* start *
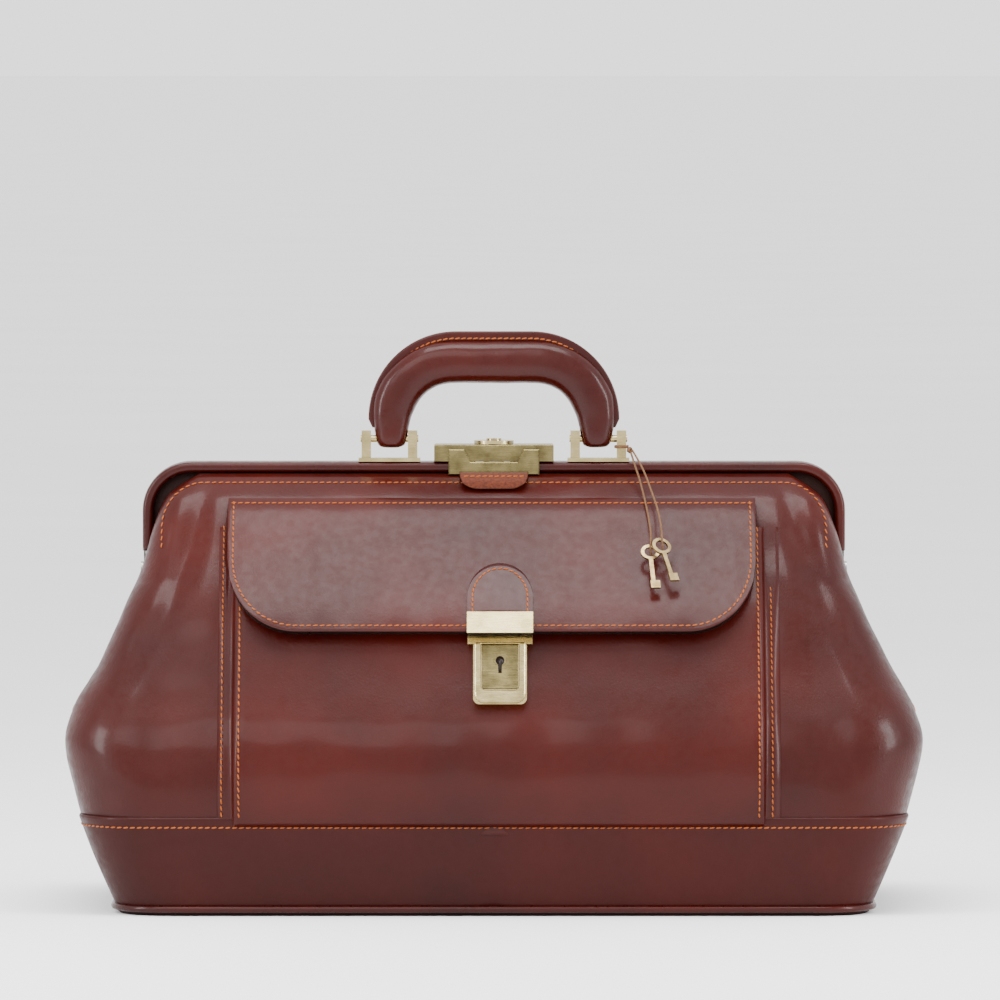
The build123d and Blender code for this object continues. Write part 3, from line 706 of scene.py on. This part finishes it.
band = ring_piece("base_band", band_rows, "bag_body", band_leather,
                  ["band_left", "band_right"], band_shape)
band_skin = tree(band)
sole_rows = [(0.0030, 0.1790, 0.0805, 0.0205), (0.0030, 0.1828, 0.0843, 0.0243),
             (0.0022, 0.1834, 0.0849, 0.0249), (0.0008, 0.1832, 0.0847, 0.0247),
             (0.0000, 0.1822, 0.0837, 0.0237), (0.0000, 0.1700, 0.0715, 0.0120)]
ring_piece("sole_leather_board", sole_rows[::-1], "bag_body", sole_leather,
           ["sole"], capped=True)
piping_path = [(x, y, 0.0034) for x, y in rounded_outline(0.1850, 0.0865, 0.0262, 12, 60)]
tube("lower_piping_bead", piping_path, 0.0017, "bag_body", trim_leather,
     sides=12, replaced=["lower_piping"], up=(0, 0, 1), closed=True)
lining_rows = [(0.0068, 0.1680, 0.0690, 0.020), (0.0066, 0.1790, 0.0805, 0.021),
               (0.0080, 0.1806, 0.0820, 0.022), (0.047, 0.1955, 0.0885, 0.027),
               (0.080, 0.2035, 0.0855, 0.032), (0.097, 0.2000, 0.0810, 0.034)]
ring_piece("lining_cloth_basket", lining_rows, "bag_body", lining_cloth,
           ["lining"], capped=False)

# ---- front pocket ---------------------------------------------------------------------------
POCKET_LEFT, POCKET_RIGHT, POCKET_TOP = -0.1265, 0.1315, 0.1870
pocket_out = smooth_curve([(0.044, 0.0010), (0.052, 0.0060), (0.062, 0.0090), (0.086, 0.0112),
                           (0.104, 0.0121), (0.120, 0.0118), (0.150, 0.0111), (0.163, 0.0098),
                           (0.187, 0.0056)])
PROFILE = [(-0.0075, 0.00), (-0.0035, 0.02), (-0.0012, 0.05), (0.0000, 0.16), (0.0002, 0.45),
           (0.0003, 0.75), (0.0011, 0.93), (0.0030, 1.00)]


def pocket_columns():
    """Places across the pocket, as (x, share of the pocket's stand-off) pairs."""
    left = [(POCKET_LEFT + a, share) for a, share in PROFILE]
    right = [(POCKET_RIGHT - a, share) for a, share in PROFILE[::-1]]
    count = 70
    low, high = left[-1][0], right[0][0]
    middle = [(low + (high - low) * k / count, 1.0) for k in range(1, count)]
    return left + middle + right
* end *
What is required: Set down each line of the material verbatim, from the first line through the line that contains "(0.0003, 0.75), (0.0011, 0.93), (0.0030, 1.00)]".

Solved problem:
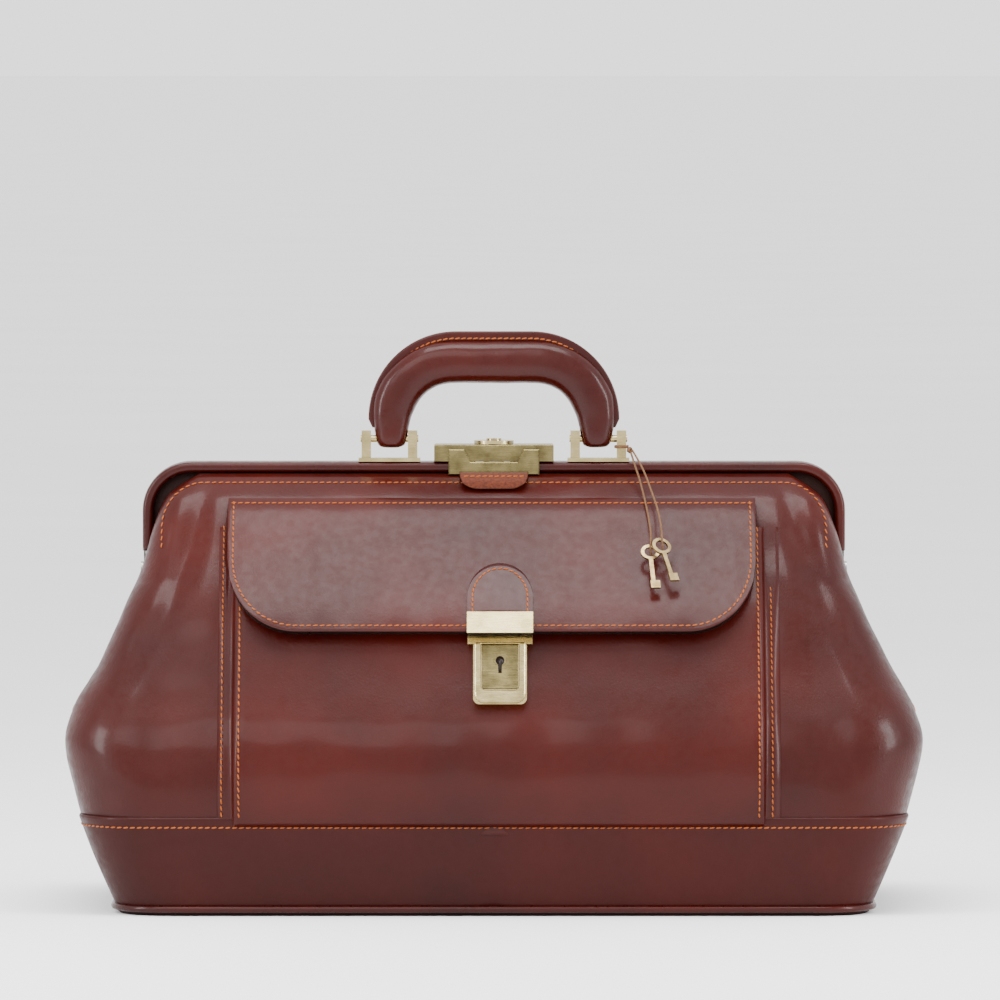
The build123d and Blender code for this object continues. Write part 3, from line 706 of scene.py on. This part finishes it.
band = ring_piece("base_band", band_rows, "bag_body", band_leather,
                  ["band_left", "band_right"], band_shape)
band_skin = tree(band)
sole_rows = [(0.0030, 0.1790, 0.0805, 0.0205), (0.0030, 0.1828, 0.0843, 0.0243),
             (0.0022, 0.1834, 0.0849, 0.0249), (0.0008, 0.1832, 0.0847, 0.0247),
             (0.0000, 0.1822, 0.0837, 0.0237), (0.0000, 0.1700, 0.0715, 0.0120)]
ring_piece("sole_leather_board", sole_rows[::-1], "bag_body", sole_leather,
           ["sole"], capped=True)
piping_path = [(x, y, 0.0034) for x, y in rounded_outline(0.1850, 0.0865, 0.0262, 12, 60)]
tube("lower_piping_bead", piping_path, 0.0017, "bag_body", trim_leather,
     sides=12, replaced=["lower_piping"], up=(0, 0, 1), closed=True)
lining_rows = [(0.0068, 0.1680, 0.0690, 0.020), (0.0066, 0.1790, 0.0805, 0.021),
               (0.0080, 0.1806, 0.0820, 0.022), (0.047, 0.1955, 0.0885, 0.027),
               (0.080, 0.2035, 0.0855, 0.032), (0.097, 0.2000, 0.0810, 0.034)]
ring_piece("lining_cloth_basket", lining_rows, "bag_body", lining_cloth,
           ["lining"], capped=False)

# ---- front pocket ---------------------------------------------------------------------------
POCKET_LEFT, POCKET_RIGHT, POCKET_TOP = -0.1265, 0.1315, 0.1870
pocket_out = smooth_curve([(0.044, 0.0010), (0.052, 0.0060), (0.062, 0.0090), (0.086, 0.0112),
                           (0.104, 0.0121), (0.120, 0.0118), (0.150, 0.0111), (0.163, 0.0098),
                           (0.187, 0.0056)])
PROFILE = [(-0.0075, 0.00), (-0.0035, 0.02), (-0.0012, 0.05), (0.0000, 0.16), (0.0002, 0.45),
           (0.0003, 0.75), (0.0011, 0.93), (0.0030, 1.00)]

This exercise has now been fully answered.